What physicists are actually rethinking
The deeper conversation happening in this research is about the nature of time itself—specifically, whether the simple cause-then-effect model we use in everyday reasoning is a fundamental feature of reality or an approximation that breaks down at the quantum scale.
There is a growing body of theoretical work suggesting that temporal order is not primitive—that it emerges from something more fundamental, the way temperature emerges from the collective motion of molecules. Quantum causal order experiments, indefinite causal structures, and frameworks like the process matrix formalism are all probing this. The MIT paper fits within this broader project, which is genuinely ongoing and genuinely important.
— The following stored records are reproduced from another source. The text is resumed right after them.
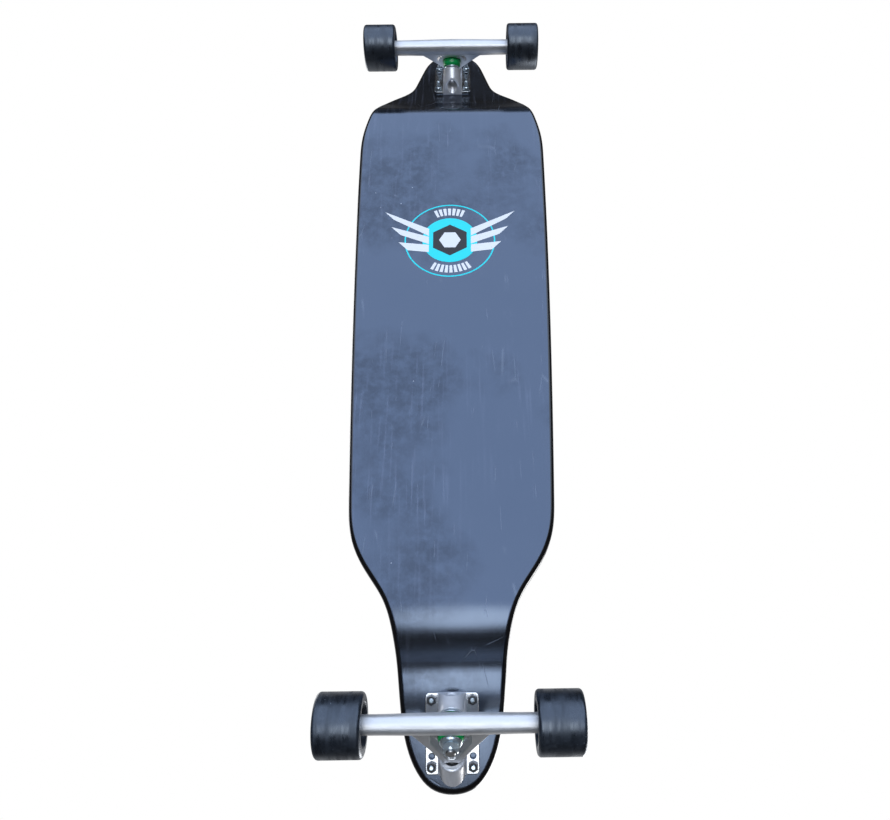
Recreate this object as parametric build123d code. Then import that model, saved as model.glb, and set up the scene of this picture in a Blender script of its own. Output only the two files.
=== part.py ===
from build123d import *
import math
import os

# Dropped-platform longboard: a bent wooden deck with grip tape, two reverse-kingpin
# trucks bolted under its upswept ends, and four soft wheels on ball bearings.
# Millimetres. +X is the board's right, +Y the nose, +Z up, wheels on the plane Z = 0,
# origin midway along and across the board.

# ---------------------------------------------------------------- driving dimensions
# Board
WHEELBASE = 920.0            # axle to axle
TAIL_OVERHANG = 61.0         # rear axle to the tail's tip
NOSE_OVERHANG = 100.0        # front axle to the nose's tip
DECK_THICKNESS = 13.5
GRIP_THICKNESS = 1.0
GRIP_INSET = 2.5             # the grip tape stops this far inside the deck's edge
MOUNT_HEIGHT = 61.0          # deck underside above each axle, measured straight up
MOUNT_TILT = 14.8            # degrees by which each mount rises outboard
PLATFORM_DROP = 40.0         # platform underside below the mount height
FOOT_FROM_AXLE = 58.5        # where the mount's underside meets the slope
CREST_FROM_AXLE = 99.0       # where the slope's underside meets the platform
FOOT_RADIUS = 62.0           # underside bend radii
REAR_CREST_RADIUS = 79.0
FRONT_CREST_RADIUS = 45.0

# Wheel and bearing
WHEEL_RADIUS = 30.0
WHEEL_WIDTH = 44.0
WHEEL_LIP_ROUND = 3.5
WHEEL_RECESS_RADIUS = 20.5   # recess in each side face, at the face
WHEEL_RECESS_FLOOR_RADIUS = 13.5
WHEEL_OFFSET = 1.0           # the tread's middle lies this far inboard of the hub's middle
CORE_RADIUS = 15.5
BEARING_OUTER_RADIUS = 11.0
BEARING_BORE_RADIUS = 4.0
BEARING_WIDTH = 7.0
BEARING_PITCH_RADIUS = 7.5
BALL_RADIUS = 1.98
BALL_COUNT = 7
BALL_GROOVE_CLEARANCE = 0.07
SPACER_LENGTH = 10.0
SPEED_WASHER_THICKNESS = 1.0
AXLE_CLEARANCE = 0.025
AXLE_NUT_WIDTH = 12.7        # across flats
AXLE_NUT_HEIGHT = 6.0
AXLE_TIP = 2.0               # axle standing out past its nut

# Hanger
HANGER_WIDTH = 180.0
HANGER_END_RADIUS = 9.4
HANGER_MIDDLE_RADIUS = 10.3
YOKE_THICKNESS = 11.0
YOKE_START_V = 1.0           # middle of the yoke's section where it leaves the crossbar
YOKE_START_RISE = 5.0        # and how far above the axle that is
# Half-widths of the yoke and of its window against the share of its length
YOKE_OUTLINE = [(44.0, 0.0), (36.0, 0.2), (22.5, 0.56), (11.5, 0.88), (8.0, 1.0)]
YOKE_WINDOW = [(19.5, 0.12), (19.8, 0.42), (3.5, 0.9)]
RING_RADIUS = 15.5
RING_WEB = 4.0               # solid web between the two bushings
RING_RIM = 2.5               # height of the rim round each bushing
RING_BORE_CLEARANCE = 2.3    # lets the hanger rock round the kingpin
SEAT_PLATE_RADIUS = 20.5
NOSE_RADIUS = 5.0
NOSE_CLEARANCE = 0.05

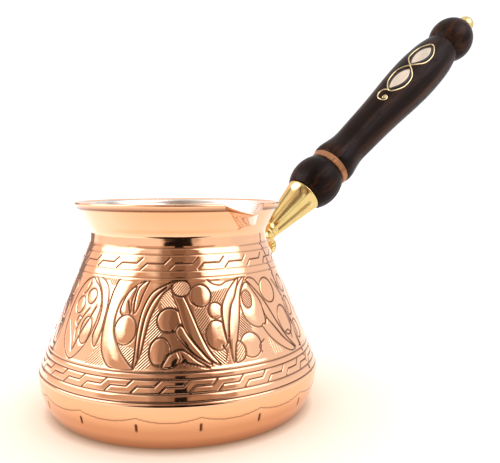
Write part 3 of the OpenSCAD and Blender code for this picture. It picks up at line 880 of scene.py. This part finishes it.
def build_bracket():
    """Cast plate shaped like a lobed shell, lying on the cone, with the arm for the handle."""
    a = np.radians(180 + 360 * np.arange(360) / 360)[None, :]
    rho = np.concatenate([np.linspace(0.06, 0.8, 20), 0.8 + 0.2 * np.sin(np.radians(np.arange(9, 91, 9)))])[:, None]
    lower = np.sin(a) < 0
    share = ((np.degrees(a) - 180 + 90 / (LOBES - 1)) % (180 / (LOBES - 1))) / (180 / (LOBES - 1)) - 0.5
    scallop = np.where(lower, LOBE_R * np.sqrt(1 - 0.85 * (2 * share) ** 2), LOBE_R)
    deep = np.where(lower, FAN_DEEP, FAN_TOP)
    y = rho * (FAN_WIDE + scallop) * np.cos(a)
    z = FAN_MIDDLE + rho * (deep + scallop * np.where(lower, 1, 0.2)) * np.sin(a)
    rim = np.sqrt(np.clip(1 - ((rho - 0.8) / 0.2).clip(0, 1) ** 2, 0, 1))
    ribs = np.where(lower, (2 * share) ** 2, 0) * smooth((rho - 0.3) / 0.4)
    thick = PLATE_T * (0.35 + 0.65 * rim) - 0.75 * ribs * PLATE_T * 0.6
    az = np.arcsin(np.clip(y / cone_radius(z), -1, 1))
    for spot_az, spot_z in RIVET_SPOTS:
        away = np.hypot((az - math.radians(spot_az)) * cone_radius(spot_z), (z - spot_z) * CONE_STRETCH)
        seat = 1 - smooth((away - RIVET_SEAT) / 0.8)
        thick = thick * (1 - seat) + PLATE_T * seat
    lean = math.atan(CONE_SLOPE)

    def lifted(height):
        r = cone_radius(z) + height * math.cos(lean)
        return np.stack([r * np.cos(az), r * np.sin(az), z + height * math.sin(lean)], -1)

    front = lifted(thick)
    back = lifted(PLATE_GAP + 0 * thick)[::-1]
    points = np.concatenate([front, back], 0)
    rows, cols = points.shape[:2]
    poles = np.array([front[0].mean(0), back[-1].mean(0)])
    tris = np.vstack([pole_tris(0, rows * cols, cols, False),
                      pole_tris((rows - 1) * cols, rows * cols + 1, cols, True)])
    plate = make_piece("bracket_plate", np.vstack([points.reshape(-1, 3), poles]),
                       grid_quads(rows, cols)[:, ::-1], tris)
    arm_line = rounded([(-5.2, BORE_R), (-6.6, 4.7), (-4.4, 4.0), (-2.6, 3.6), (-1.4, 3.6), (-0.9, 3.95),
                        (0, 3.95), (0, BORE_R)], [0.3, 0.9, 0.5, 0.2, 0.2, 0.25])
    arm = turned("bracket_arm", evenly(arm_line, 0.25), 96)
    arm.data.materials.append(brass_material("bracket_brass", False))
    plate_piece = finish_piece(plate, "pot", "brass", arm.data.materials[0], "handle_bracket")
    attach(arm, "pot")
    return plate_piece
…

The study also highlights that noise behaves asymmetrically depending on the direction of communication—past versus future—which suggests the theoretical framework has internal structure worth understanding. That's a contribution, even if the "messages to the past" framing is optimistic to the point of distortion.
Hossenfelder puts the real significance plainly: "The story is that physicists are slowly rethinking temporal relations, which I think are much more complicated than the simple cause-effect idea that we're used to."
That's the sentence that should have been in the headlines. Physicists are finding that our intuitions about time—about what "before" and "after" even mean at the quantum level—may need fundamental revision. The revision may not give us a telephone to yesterday. But it may give us something stranger and more durable: a better account of what time actually is.
Whether a theoretical device that cannot be distinguished from a perfect prediction machine counts as "sending messages to the past" is, at this point, a question about language and interpretation as much as physics. Reasonable physicists can disagree—and they do. What isn't reasonable is collapsing that disagreement into a headline that implies someone has solved the problem.
The math is compelling. The experiment is theoretical. The gap between those two facts is exactly the space where science journalism should live.